The move from "virtualization" of cloud infrastructure to the use of "containers" for data and software on clouds is going to accelerate the next cloud crash.

And make no mistake, a cloud crash is coming. Amazon.com (AMZN) keeps pushing prices to the floor, while spending over $1 billion/quarter on new data centers. Google (GOOG) (GOOGL) is doing the same, and Microsoft (MSFT) is responding on the price front.

Other major players, like IBM (IBM), Hewlett-Packard (HPQ) and the phone companies - AT&T (T), Verizon (VZ), and CenturyLink (CTL) - are also having to invest capital in new data centers, with no assurance customers will be there to use them.

Containers are an important contribution to the cloud world. They bring everything an application needs, including all its data, software, dependencies and so on, into the cloud, enclosed in a software "container" of fixed size. This makes the whole thing more secure. It encourages large enterprises to move mission-critical applications, not just their customer-facing stuff, to the cloud. It's a good thing.

But, as with the AOL (NYSE:AOL)-Time Warner (NYSE:TWX) merger over 14 years ago, it really starts to put a period under demand for cloud. It also gives enterprises a tool they can use to gauge just how much internal cloud capacity they need, now and in the future, to gain maximum efficiency from the use of cloud technology.

In short, containers accelerate the move to the private cloud and put a ceiling on the growth of the public cloud.

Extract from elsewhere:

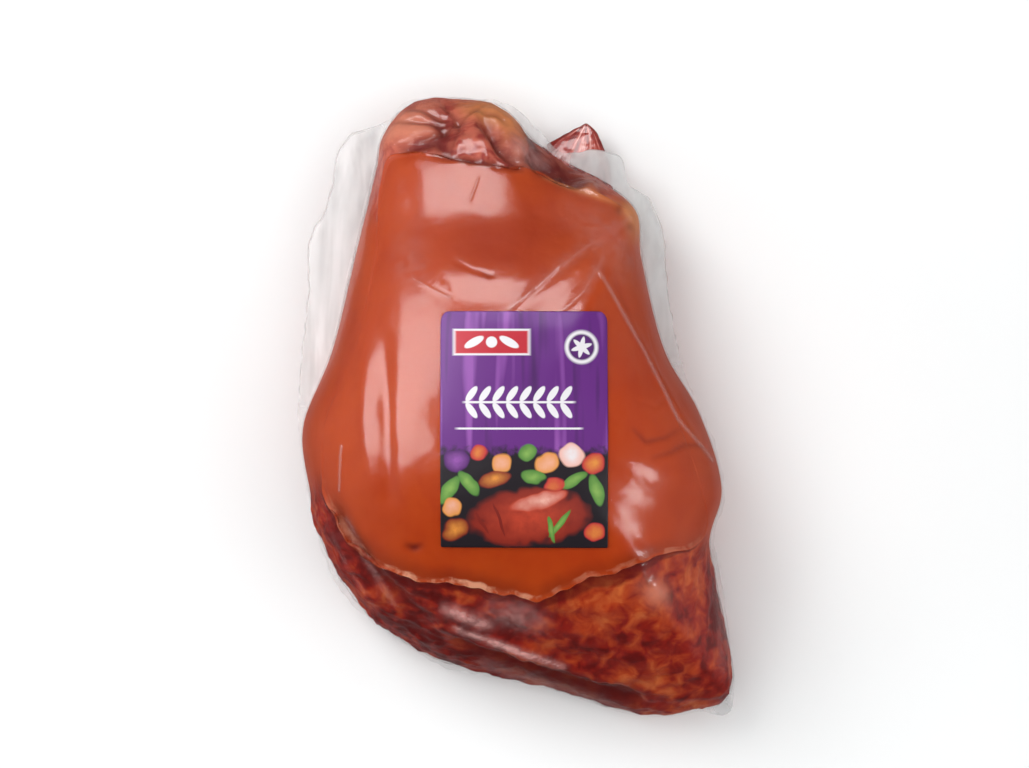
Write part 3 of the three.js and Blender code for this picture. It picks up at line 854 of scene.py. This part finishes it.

The reason Amazon.com stock fell out of bed recently may be, in part, because some investors recognize this fact. App developer Huan Liu has been making this point for two years now, at his blog, talking about server utilization, which remains very low.

According to Liu's analysis, server utilization within the Amazon cloud - which dominates public cloud utilization - remains under 5% most of the time, except overnight, when batch operations and video streams can bring it up over 25%. This is something cloud providers have to account for, the possibility that spikes in usage may increase utilization for a short period of time, but that many servers will remain quiescent most of the time.

While it's dramatically cheaper for a cloud provider to build its own server racks, and surround them with infrastructure to maintain the lowest possible costs per server, than it is to buy-and-install a server rack, the difference is not infinite. There's a point where server utilization is so low that the savings from do-it-yourself cloud construction disappear, and where build-and-install starts to make sense.

Containerization brings that day closer.

For the biggest players, like Amazon.com and Google, their own internal needs can get them over this hurdle. That's why they're funneling capital into the field as fast as they can - to blow past the crash and raise prices once their competitors fall.

Their competitors will fall. I wouldn't want to be a manager at HP right now, nor at the phone companies, nor at a specialized provider like Rackspace (RAX) either. Because when the cloud "crash" happens, it's going to take out all these weaker players.

Disclosure: The author is long GOOG, GOOGL, AMZN. The author wrote this article themselves, and it expresses their own opinions. The author is not receiving compensation for it (other than from Seeking Alpha). The author has no business relationship with any company whose stock is mentioned in this article.